[EXERCISE DIRECTIONS]:
Repeat only the lines from the line containing "and pot together." through the line containing "obj.matrix_parent_inverse = Matrix.Identity(4)", both included, exactly as they stand.

Start of GIVEN INFORMATION

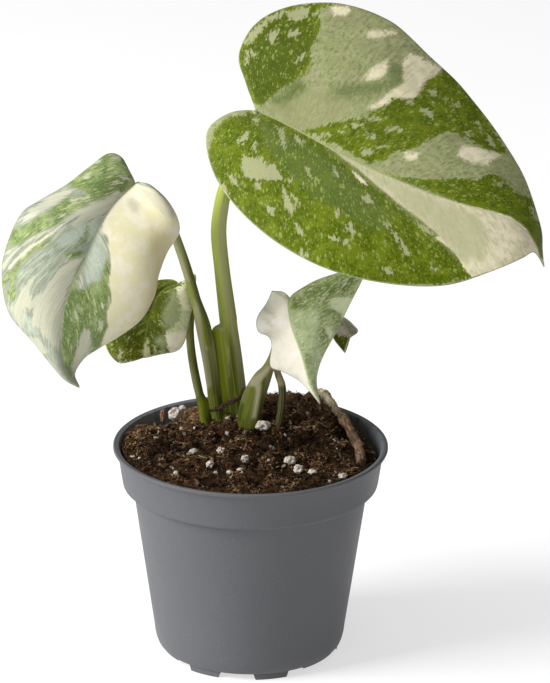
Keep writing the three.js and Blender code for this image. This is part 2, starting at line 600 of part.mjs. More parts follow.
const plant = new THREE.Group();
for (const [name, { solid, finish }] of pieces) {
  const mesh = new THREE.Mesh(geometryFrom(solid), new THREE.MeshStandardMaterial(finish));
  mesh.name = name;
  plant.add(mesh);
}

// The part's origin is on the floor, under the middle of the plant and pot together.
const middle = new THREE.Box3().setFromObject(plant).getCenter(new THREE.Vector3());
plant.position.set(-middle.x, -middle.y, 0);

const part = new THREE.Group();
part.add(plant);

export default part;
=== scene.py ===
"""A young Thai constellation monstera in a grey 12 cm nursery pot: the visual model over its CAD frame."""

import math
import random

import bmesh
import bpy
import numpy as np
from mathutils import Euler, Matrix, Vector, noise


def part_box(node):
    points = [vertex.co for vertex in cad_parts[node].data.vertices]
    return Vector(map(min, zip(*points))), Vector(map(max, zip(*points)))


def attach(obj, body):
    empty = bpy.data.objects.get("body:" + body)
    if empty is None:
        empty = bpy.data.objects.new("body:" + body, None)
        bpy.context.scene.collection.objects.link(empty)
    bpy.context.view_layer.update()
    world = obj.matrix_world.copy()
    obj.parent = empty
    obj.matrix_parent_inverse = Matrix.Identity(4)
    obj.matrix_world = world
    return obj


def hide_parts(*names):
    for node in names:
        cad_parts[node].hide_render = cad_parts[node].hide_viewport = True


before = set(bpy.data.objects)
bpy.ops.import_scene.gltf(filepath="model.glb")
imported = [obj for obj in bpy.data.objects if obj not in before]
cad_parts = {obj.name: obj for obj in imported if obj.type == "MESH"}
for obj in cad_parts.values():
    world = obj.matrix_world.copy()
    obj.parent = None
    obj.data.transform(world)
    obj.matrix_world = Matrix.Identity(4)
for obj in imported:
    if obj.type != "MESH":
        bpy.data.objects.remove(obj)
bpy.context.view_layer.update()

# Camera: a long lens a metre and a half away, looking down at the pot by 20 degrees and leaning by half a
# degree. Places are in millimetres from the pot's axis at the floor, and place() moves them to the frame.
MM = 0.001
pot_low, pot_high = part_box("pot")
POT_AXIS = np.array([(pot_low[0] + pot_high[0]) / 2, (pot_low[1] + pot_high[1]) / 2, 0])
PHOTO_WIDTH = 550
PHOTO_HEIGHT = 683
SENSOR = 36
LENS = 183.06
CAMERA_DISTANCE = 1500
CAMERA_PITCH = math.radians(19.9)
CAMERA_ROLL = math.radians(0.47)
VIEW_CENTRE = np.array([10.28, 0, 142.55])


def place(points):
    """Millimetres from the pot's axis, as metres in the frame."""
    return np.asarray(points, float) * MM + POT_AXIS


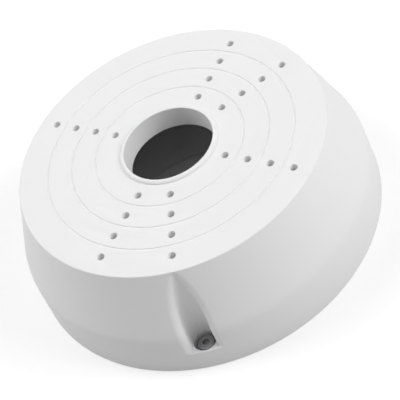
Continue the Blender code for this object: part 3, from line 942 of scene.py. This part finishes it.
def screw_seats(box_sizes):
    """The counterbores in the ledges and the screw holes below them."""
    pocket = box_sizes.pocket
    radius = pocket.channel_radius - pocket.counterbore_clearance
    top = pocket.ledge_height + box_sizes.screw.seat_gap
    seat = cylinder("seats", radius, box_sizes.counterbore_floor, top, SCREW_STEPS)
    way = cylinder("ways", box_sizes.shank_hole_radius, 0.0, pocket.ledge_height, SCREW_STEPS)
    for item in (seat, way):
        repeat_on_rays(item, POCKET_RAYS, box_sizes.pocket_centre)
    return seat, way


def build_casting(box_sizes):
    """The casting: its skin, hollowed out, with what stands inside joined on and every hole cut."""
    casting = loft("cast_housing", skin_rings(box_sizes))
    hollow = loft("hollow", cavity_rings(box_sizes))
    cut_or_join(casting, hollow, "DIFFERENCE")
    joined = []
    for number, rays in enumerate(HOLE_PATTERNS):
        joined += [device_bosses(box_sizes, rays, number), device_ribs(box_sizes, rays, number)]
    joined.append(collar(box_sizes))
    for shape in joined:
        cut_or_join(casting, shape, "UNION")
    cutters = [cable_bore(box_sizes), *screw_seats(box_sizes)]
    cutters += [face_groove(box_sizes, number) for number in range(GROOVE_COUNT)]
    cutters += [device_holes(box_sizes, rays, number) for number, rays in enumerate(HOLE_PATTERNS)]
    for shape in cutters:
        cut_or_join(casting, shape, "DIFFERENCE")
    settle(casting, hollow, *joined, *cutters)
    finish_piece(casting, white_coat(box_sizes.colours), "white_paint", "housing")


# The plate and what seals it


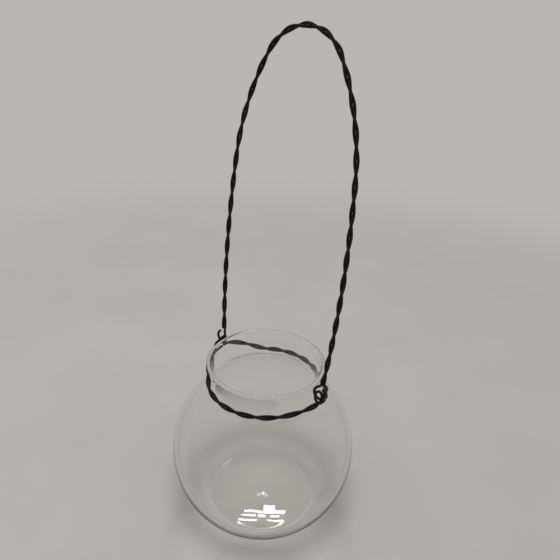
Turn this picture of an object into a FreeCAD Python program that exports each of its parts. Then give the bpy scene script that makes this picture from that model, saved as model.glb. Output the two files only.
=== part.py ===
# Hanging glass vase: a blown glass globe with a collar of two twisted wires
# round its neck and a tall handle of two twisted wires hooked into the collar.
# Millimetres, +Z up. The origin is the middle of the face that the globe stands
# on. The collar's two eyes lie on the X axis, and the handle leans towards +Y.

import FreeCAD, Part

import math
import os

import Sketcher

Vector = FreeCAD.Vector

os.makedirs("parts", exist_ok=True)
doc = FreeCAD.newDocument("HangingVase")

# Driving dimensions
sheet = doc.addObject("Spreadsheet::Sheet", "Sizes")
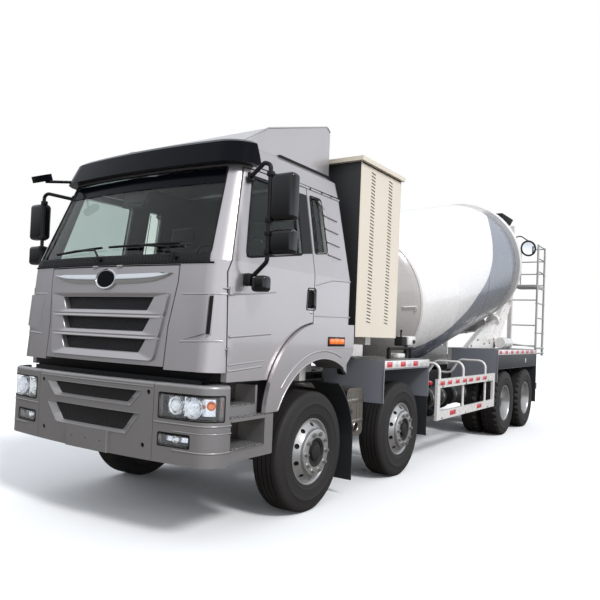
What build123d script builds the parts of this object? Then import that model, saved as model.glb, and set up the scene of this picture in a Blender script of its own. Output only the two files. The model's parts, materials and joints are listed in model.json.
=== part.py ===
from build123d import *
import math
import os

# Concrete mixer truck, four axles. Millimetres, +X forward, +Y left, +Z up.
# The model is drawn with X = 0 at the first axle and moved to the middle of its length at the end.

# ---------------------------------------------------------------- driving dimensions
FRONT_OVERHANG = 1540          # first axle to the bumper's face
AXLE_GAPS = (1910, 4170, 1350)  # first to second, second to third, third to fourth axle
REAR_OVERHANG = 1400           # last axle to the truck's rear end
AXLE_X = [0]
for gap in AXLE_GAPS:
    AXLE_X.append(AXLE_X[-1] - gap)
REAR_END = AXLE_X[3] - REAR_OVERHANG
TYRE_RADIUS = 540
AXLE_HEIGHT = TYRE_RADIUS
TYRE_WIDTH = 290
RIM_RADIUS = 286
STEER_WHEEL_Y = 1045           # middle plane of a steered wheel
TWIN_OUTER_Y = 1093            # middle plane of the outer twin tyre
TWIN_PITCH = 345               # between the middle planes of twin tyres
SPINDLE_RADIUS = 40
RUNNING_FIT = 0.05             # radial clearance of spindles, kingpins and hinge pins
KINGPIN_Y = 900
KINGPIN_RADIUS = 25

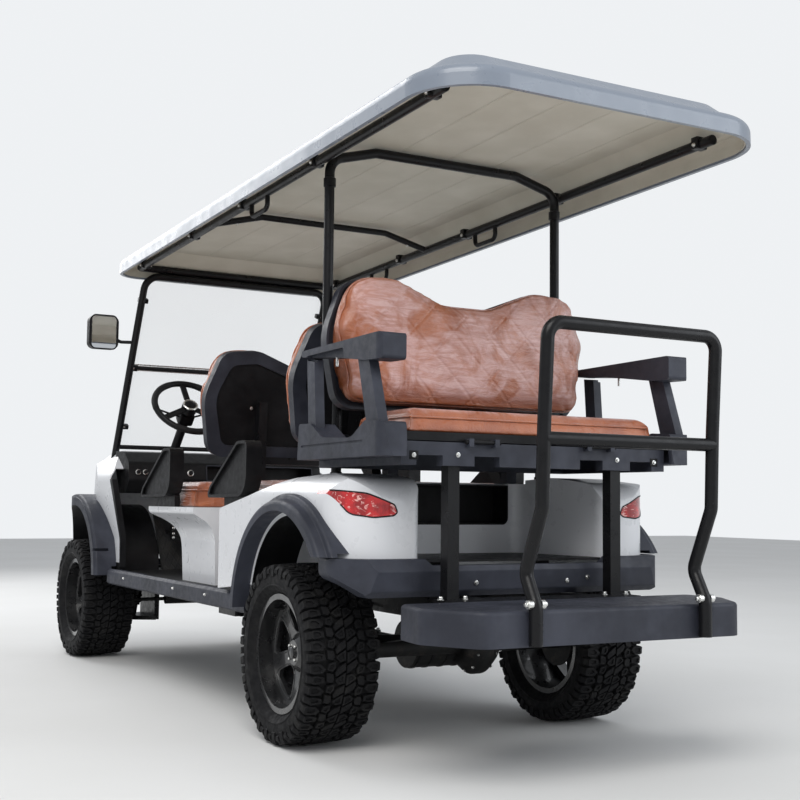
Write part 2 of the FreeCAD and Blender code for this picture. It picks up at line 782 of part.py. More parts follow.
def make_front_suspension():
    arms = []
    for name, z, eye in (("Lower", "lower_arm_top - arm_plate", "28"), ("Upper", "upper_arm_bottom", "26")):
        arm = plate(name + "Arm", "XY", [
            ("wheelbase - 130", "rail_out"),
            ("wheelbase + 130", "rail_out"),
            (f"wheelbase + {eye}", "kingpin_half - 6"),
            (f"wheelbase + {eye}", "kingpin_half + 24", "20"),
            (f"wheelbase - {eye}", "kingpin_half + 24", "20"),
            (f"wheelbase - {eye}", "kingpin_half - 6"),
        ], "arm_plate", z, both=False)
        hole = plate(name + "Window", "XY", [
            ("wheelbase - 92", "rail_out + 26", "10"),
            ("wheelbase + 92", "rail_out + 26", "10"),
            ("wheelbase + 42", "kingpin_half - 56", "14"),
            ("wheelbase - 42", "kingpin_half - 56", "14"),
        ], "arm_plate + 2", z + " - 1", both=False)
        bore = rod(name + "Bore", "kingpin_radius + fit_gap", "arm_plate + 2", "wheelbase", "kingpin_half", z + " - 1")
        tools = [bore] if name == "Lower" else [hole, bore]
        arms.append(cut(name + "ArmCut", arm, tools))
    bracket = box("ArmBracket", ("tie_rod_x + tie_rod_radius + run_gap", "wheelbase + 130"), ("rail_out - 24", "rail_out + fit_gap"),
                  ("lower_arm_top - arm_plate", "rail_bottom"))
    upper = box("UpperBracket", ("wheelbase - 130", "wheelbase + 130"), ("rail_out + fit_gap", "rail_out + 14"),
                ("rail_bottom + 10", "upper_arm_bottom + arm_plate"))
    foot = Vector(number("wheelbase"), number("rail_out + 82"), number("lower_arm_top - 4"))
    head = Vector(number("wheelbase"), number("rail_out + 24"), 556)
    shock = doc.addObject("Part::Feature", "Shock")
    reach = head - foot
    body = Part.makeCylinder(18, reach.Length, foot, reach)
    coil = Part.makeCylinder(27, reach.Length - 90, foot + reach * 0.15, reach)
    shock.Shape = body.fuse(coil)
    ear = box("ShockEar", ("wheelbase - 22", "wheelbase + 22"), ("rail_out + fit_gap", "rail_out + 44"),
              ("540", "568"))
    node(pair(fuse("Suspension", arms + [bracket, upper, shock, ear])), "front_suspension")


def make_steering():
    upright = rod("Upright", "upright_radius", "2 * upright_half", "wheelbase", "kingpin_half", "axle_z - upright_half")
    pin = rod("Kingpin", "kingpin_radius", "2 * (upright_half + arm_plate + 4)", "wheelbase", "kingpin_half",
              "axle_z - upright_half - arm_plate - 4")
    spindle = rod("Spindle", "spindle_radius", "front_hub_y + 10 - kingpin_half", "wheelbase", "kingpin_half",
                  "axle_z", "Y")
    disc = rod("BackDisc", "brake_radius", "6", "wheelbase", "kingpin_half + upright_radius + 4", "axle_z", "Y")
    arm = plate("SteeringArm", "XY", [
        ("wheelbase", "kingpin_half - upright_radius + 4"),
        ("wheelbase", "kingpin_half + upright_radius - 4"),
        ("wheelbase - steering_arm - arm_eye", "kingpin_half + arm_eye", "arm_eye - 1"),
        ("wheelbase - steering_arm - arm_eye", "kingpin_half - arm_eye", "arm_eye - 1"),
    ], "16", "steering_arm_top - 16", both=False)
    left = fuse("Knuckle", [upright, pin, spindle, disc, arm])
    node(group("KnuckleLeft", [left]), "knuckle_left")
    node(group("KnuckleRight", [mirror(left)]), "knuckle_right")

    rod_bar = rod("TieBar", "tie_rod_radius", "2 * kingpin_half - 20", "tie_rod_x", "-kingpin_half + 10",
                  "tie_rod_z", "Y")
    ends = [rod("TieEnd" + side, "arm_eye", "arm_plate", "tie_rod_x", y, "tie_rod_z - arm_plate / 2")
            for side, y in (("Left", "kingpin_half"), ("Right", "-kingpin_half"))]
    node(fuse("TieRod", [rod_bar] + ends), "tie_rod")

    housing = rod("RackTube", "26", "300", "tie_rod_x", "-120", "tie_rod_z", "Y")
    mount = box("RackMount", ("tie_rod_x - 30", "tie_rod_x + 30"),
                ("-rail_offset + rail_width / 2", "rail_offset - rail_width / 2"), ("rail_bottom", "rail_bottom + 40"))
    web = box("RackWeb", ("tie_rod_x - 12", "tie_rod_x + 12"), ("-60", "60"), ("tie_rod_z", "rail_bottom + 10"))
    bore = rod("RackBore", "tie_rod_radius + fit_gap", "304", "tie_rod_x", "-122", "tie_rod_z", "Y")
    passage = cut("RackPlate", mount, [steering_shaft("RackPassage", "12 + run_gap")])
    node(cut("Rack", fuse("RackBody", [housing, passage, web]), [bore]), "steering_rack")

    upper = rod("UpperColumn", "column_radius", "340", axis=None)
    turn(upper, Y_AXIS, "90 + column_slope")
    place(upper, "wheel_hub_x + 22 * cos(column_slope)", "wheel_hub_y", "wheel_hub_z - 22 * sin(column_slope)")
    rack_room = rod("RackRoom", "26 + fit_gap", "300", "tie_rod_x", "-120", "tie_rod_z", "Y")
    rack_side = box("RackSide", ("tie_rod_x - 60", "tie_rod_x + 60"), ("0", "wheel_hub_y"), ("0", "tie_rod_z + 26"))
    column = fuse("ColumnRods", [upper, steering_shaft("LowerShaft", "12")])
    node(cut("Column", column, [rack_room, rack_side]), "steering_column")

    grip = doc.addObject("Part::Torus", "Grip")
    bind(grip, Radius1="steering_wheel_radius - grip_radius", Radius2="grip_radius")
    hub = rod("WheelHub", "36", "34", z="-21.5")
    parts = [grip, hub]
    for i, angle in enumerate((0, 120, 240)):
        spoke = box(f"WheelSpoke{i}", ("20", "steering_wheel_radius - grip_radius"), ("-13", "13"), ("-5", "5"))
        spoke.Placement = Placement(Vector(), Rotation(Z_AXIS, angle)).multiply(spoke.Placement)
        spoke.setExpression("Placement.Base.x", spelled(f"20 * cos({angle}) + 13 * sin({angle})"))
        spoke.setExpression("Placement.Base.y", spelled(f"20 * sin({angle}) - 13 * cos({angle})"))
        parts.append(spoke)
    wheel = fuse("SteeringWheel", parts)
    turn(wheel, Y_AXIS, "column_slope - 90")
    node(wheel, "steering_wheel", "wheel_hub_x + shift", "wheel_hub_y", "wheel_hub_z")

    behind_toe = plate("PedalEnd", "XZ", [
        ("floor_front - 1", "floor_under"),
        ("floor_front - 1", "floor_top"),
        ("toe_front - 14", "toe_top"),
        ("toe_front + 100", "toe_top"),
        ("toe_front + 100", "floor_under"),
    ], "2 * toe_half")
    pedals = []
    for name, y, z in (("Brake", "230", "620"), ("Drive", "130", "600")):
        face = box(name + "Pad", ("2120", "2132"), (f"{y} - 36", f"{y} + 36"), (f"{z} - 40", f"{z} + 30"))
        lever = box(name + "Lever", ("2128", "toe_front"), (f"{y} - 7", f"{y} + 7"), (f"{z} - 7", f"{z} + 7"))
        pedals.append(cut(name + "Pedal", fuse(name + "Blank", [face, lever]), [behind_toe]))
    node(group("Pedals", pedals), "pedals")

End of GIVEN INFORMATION

[FINAL RESULT]:
// The part's origin is on the floor, under the middle of the plant and pot together.
const middle = new THREE.Box3().setFromObject(plant).getCenter(new THREE.Vector3());
plant.position.set(-middle.x, -middle.y, 0);

const part = new THREE.Group();
part.add(plant);

export default part;
=== scene.py ===
"""A young Thai constellation monstera in a grey 12 cm nursery pot: the visual model over its CAD frame."""

import math
import random

import bmesh
import bpy
import numpy as np
from mathutils import Euler, Matrix, Vector, noise


def part_box(node):
    points = [vertex.co for vertex in cad_parts[node].data.vertices]
    return Vector(map(min, zip(*points))), Vector(map(max, zip(*points)))


def attach(obj, body):
    empty = bpy.data.objects.get("body:" + body)
    if empty is None:
        empty = bpy.data.objects.new("body:" + body, None)
        bpy.context.scene.collection.objects.link(empty)
    bpy.context.view_layer.update()
    world = obj.matrix_world.copy()
    obj.parent = empty
    obj.matrix_parent_inverse = Matrix.Identity(4)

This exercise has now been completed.